By removing the HT lead from the coil you are allowing the HT to rise to 20kV or higher on a good ignition system. If you can hear a 'crack' with this wire out it indicates you *do* have a good HT voltage and hence a good condenser, the HT is finding its way to ground across the outside of the insulator and through the air, any dampness in the air will make this easier. With everything connected when the plug fires, which is at about 7kV to 10kV, the HT is automatically prevented from rising any higher, which is why it doesn't short to ground or give you a shock when holding the insulation. *Not* connected to a plug the HT rises to a point at which it will break through the insulation of the HT lead to ground, or to you if you should be happening to hold it. Which is why I say to remove the lead from the coil and not from the distributor cap or a plug :o) Removing a plug lead from the distributor would also be safe.
Paul Hunt

Hi Paul,

thanks for your safety advice. you say that hearing a 'crack' witk the HT lead out indicates that the voltage is OK as I hoped to have a cause of my problem. I still think that the spark is to weak, I compared the spark from a plug lead to ground from my V8 with my other MG and with my landrover.
The spark from my v8 is about 5mm long angd more orange as the other 2 are 8 yo 10mm long and a bit more blue.I dont mind buying a new electronic ignition but I hate investing and not solving the problem.
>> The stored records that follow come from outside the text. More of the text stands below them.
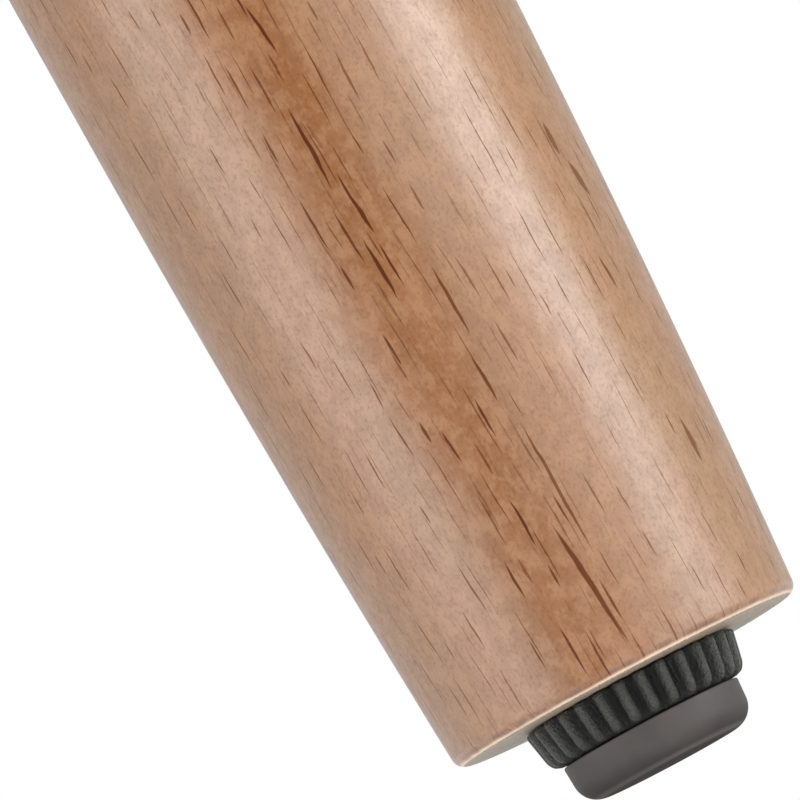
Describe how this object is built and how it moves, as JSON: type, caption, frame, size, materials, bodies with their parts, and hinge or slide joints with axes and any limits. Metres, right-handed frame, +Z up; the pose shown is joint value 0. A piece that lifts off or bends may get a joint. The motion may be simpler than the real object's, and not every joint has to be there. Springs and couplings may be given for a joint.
{
  "type": "furniture leg",
  "caption": "Round tapered beech furniture leg on a levelling foot: a ribbed adjusting wheel over a rubber pad, with a bolted mounting plate at the top.",
  "frame": {"origin": "centre of the foot pad's underside, on the floor", "axes": "+Z up along the leg's axis; X and Y along the mounting plate's sides"},
  "size_m": [0.06, 0.06, 0.167],
  "materials": {
    "beech": "satin clear lacquer",
    "rubber": "matt moulded rubber",
    "black_plastic": "moulded, fine texture",
    "zinc_steel": "bright zinc plate"
  },
  "bodies": {
    "foot": {"foot_pad": "rubber"},
    "leg": {"leg_body": "beech", "insert_nut": "zinc_steel", "hanger_bolt": "zinc_steel", "mounting_plate": "zinc_steel", "plate_nut": "zinc_steel"},
    "wheel": {"adjusting_wheel": "black_plastic", "glide_stem": "zinc_steel"}
  },
  "joints": [
    {"name": "leg_height", "type": "slide", "parent": "foot", "child": "leg", "axis": [0, 0, 1], "range_m": [0, 0.01]},
    {"name": "wheel_turn", "type": "hinge", "parent": "foot", "child": "wheel", "pos_m": [0, 0, 0], "axis": [0, 0, 1], "range_deg": [-2880.5, 0.5]}
  ],
  "couplings": [
    {"joint": "wheel_turn", "follows": "leg_height", "rad_per_m": -5026.5}
  ]
}
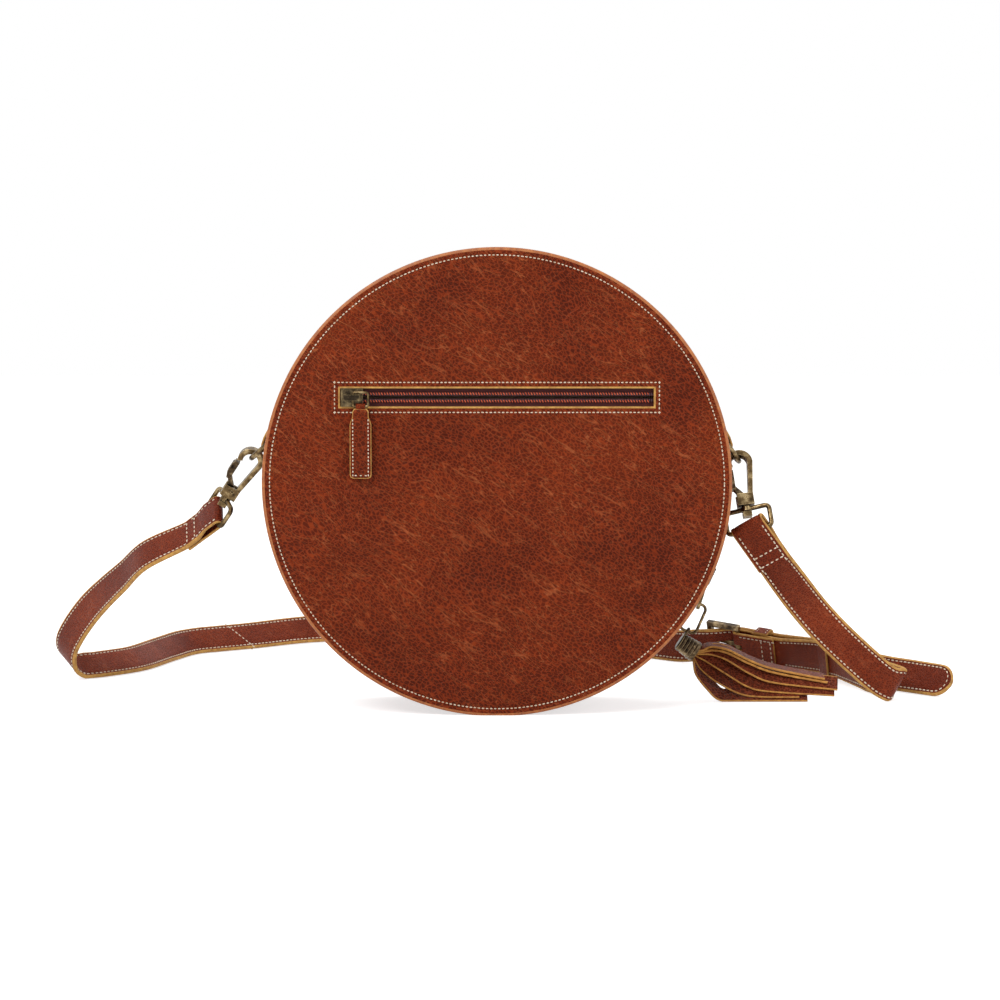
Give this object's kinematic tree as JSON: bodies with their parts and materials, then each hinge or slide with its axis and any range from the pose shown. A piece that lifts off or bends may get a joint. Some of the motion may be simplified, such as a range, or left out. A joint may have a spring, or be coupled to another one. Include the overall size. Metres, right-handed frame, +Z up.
{
  "type": "round crossbody bag",
  "caption": "Round leather bag with a zipped opening round its rim, a zipped back pocket and a buckled strap clipped to a D-ring at each side.",
  "frame": {"origin": "under the middle of the back panel's rim, where the bag stands on the surface", "axes": "+Z up; the back with the zipped pocket faces -Y and the front faces +Y; +X is the side with the tassel"},
  "size_m": [0.4734, 0.2951, 0.2298],
  "materials": {
    "leather": "glossy pebbled cognac leather, tan raw edges",
    "strap_leather": "smooth dark red-brown leather, mustard raw edges, cream stitching",
    "tassel_leather": "embossed red-brown leather, mustard raw edges",
    "lining": "plain woven tan-brown lining",
    "zip_tape": "woven maroon zip tape",
    "coil": "orange-red coil with a dark middle",
    "zip_metal": "antique brass, worn bright on edges",
    "antique_brass": "antique brass with dark recesses",
    "dark_brass": "dark antique brass",
    "spring_steel": "bare spring steel"
  },
  "bodies": {
    "bag": {"back_panel": "leather", "base_gusset": "leather", "back_gusset": "leather", "front_base": "leather", "front_base_strips": "leather", "lining": "lining", "zip_tape_back": "zip_tape", "zip_teeth_back": "zip_metal", "zip_ends_tape": "zip_tape", "zip_ends_teeth": "zip_metal", "zip_stops": "zip_metal", "pocket_tape": "zip_tape", "pocket_coil": "coil", "pocket_bag": "lining", "tab_left": "strap_leather", "tab_right": "strap_leather"},
    "front": {"front_panel": "leather", "front_gusset": "leather", "zip_tape_front": "zip_tape", "zip_teeth_front": "zip_metal", "front_lining": "lining"},
    "main_slider": {"main_slider": "zip_metal"},
    "main_puller": {"main_puller": "antique_brass"},
    "tassel_link": {"tassel_link": "antique_brass"},
    "tassel": {"tassel_cap": "antique_brass", "tassel_strips": "tassel_leather"},
    "pocket_slider": {"pocket_slider": "zip_metal"},
    "pocket_bail": {"pocket_bail": "antique_brass"},
    "pocket_pull": {"pocket_pull": "strap_leather"},
    "ring_left": {"ring_left": "antique_brass"},
    "ring_right": {"ring_right": "antique_brass"},
    "strap": {"strap_long": "strap_leather", "strap_short": "strap_leather", "strap_ring_left": "antique_brass", "strap_ring_right": "antique_brass", "keeper_fixed": "strap_leather"},
    "hook_left": {"hook_left": "antique_brass", "gate_pin_left": "antique_brass", "gate_spring_left": "spring_steel"},
    "gate_left": {"gate_left": "dark_brass"},
    "hook_right": {"hook_right": "antique_brass", "gate_pin_right": "antique_brass", "gate_spring_right": "spring_steel"},
    "gate_right": {"gate_right": "dark_brass"},
    "keeper_free": {"keeper_free": "strap_leather"},
    "buckle_frame": {"buckle_frame": "dark_brass"},
    "buckle_prong": {"buckle_prong": "antique_brass"}
  },
  "joints": [
    {"name": "front_opening", "type": "hinge", "parent": "bag", "child": "front", "pos_m": [0, 0.06275, 0.08], "axis": [-1, 0, 0], "range_deg": [0, 75]},
    {"name": "main_zip_travel", "type": "hinge", "parent": "bag", "child": "main_slider", "pos_m": [0, 0.04925, 0.1145], "axis": [0, -1, 0], "range_deg": [0, 186]},
    {"name": "main_puller_swing", "type": "hinge", "parent": "main_slider", "child": "main_puller", "pos_m": [0.10705, 0.04925, 0.06201], "axis": [0, -1, 0], "range_deg": [0, 45]},
    {"name": "tassel_link_swing", "type": "hinge", "parent": "main_puller", "child": "tassel_link", "pos_m": [0.10319, 0.04925, 0.04939], "axis": [0, -1, 0], "range_deg": [0, 15]},
    {"name": "tassel_swing", "type": "hinge", "parent": "tassel_link", "child": "tassel", "pos_m": [0.09707, 0.04925, 0.03526], "axis": [0, -1, 0], "range_deg": [0, 25]},
    {"name": "pocket_zip_travel", "type": "slide", "parent": "bag", "child": "pocket_slider", "axis": [1, 0, 0], "range_m": [0, 0.14]},
    {"name": "pocket_bail_swing", "type": "hinge", "parent": "pocket_slider", "child": "pocket_bail", "pos_m": [-0.07005, -0.0042, 0.1556], "axis": [0, 0, -1], "range_deg": [0, 60]},
    {"name": "pocket_pull_swing", "type": "hinge", "parent": "pocket_bail", "child": "pocket_pull", "pos_m": [-0.06635, -0.0042, 0.15215], "axis": [-1, 0, 0], "range_deg": [0, 90]},
    {"name": "ring_left_swing", "type": "hinge", "parent": "bag", "child": "ring_left", "pos_m": [-0.11447, 0.02775, 0.132], "axis": [0, 1, 0], "range_deg": [-1, 3]},
    {"name": "ring_right_swing", "type": "hinge", "parent": "bag", "child": "ring_right", "pos_m": [0.11447, 0.02775, 0.132], "axis": [0, -1, 0], "range_deg": [-3, 1]},
    {"name": "strap_lift", "type": "hinge", "parent": "bag", "child": "strap", "pos_m": [0, 0.02775, 0.132], "axis": [1, 0, 0], "range_deg": [0, 13]},
    {"name": "hook_left_turn", "type": "hinge", "parent": "strap", "child": "hook_left", "pos_m": [-0.13569, 0.03515, 0.1056], "axis": [0.5481, -0.2, 0.8121], "range_deg": [-5, 0]},
    {"name": "gate_left_press", "type": "hinge", "parent": "hook_left", "child": "gate_left", "pos_m": [-0.13308, 0.03442, 0.10858], "axis": [0, 0.971, 0.2392], "range_deg": [0, 25], "stiffness_Nm_per_rad": 0.02},
    {"name": "hook_right_turn", "type": "hinge", "parent": "strap", "child": "hook_right", "pos_m": [0.12321, 0.01376, 0.10211], "axis": [-0.1198, 0.3995, 0.9089], "range_deg": [-5, 5]},
    {"name": "gate_right_press", "type": "hinge", "parent": "hook_right", "child": "gate_right", "pos_m": [0.12322, 0.01538, 0.1058], "axis": [0, 0.9155, -0.4024], "range_deg": [0, 25], "stiffness_Nm_per_rad": 0.02},
    {"name": "keeper_free_slide", "type": "slide", "parent": "strap", "child": "keeper_free", "axis": [-0.3552, 0.9348, 0], "range_m": [-0.004, 0.002]},
    {"name": "buckle_frame_swing", "type": "hinge", "parent": "strap", "child": "buckle_frame", "pos_m": [0.13547, 0.16576, 0.01208], "axis": [0.1506, 0.3515, -0.924], "range_deg": [0, 12]},
    {"name": "buckle_prong_swing", "type": "hinge", "parent": "buckle_frame", "child": "buckle_prong", "pos_m": [0.13547, 0.16576, 0.01208], "axis": [0.1506, 0.3515, -0.924], "range_deg": [0, 20]}
  ],
  "couplings": [
    {"joint": "ring_left_swing", "follows": "strap_lift", "ratio": 0.2}
  ]
}
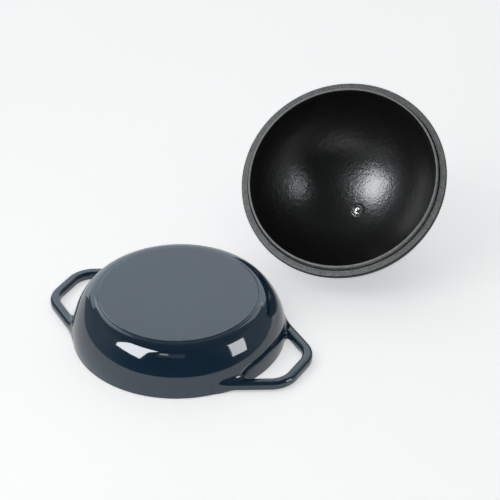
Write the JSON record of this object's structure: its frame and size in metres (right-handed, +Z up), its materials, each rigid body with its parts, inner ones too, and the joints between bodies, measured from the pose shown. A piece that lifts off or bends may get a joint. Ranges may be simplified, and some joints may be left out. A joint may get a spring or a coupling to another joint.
{
  "type": "tagine pot",
  "caption": "Enamelled cast-iron tagine: shallow pan with loop handles standing upside down, and a deep domed lid with a knob lying beside it.",
  "frame": {"origin": "on the surface that the pan and the lid rest on, below the middle of the pair's bounding box", "axes": "+Z up, out of the pan's upturned base; +Y towards the back, where the lid lies; +X to the right"},
  "size_m": [0.5298, 0.4431, 0.2138],
  "materials": {
    "pan_casting": "gloss enamel",
    "lid_casting": "satin enamel",
    "gasket": "matte",
    "knob": "satin",
    "insert": "machined",
    "screw": "polished",
    "washer": "satin",
    "spring": "dark spring steel"
  },
  "bodies": {
    "pan": {"base_pan": "pan_casting"},
    "lid": {"lid_dome": "lid_casting", "knob_gasket": "gasket", "knob": "knob", "knob_insert": "insert", "knob_screw": "screw", "flat_washer": "washer", "spring_washer": "spring"}
  },
  "joints": [
    {"name": "lid_lift", "type": "slide", "parent": "pan", "child": "lid", "axis": [0, 0, 1], "range_m": [0, 0.3]}
  ]
}
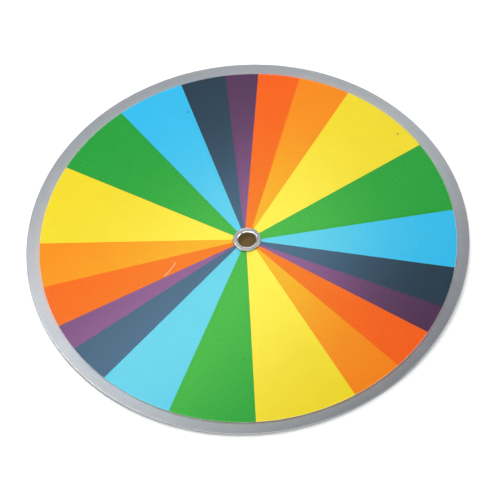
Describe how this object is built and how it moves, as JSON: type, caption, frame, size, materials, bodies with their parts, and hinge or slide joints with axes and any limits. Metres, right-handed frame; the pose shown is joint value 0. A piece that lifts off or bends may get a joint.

Are you saying that the maximum you can draw the spark out to on your V8 is about 5mm and it is orange? That *would* indicate a weak-ish spark and posibly a bad condenser but contradicts the indication of the 'crack' you can hear if the coil lead is out altogether. How far can you draw the spark out if you remove the coil lead from the *distributor* and hold it by a ground? If that is significantly more then I'd say your rotor and or cap are the problem, or the coil leads.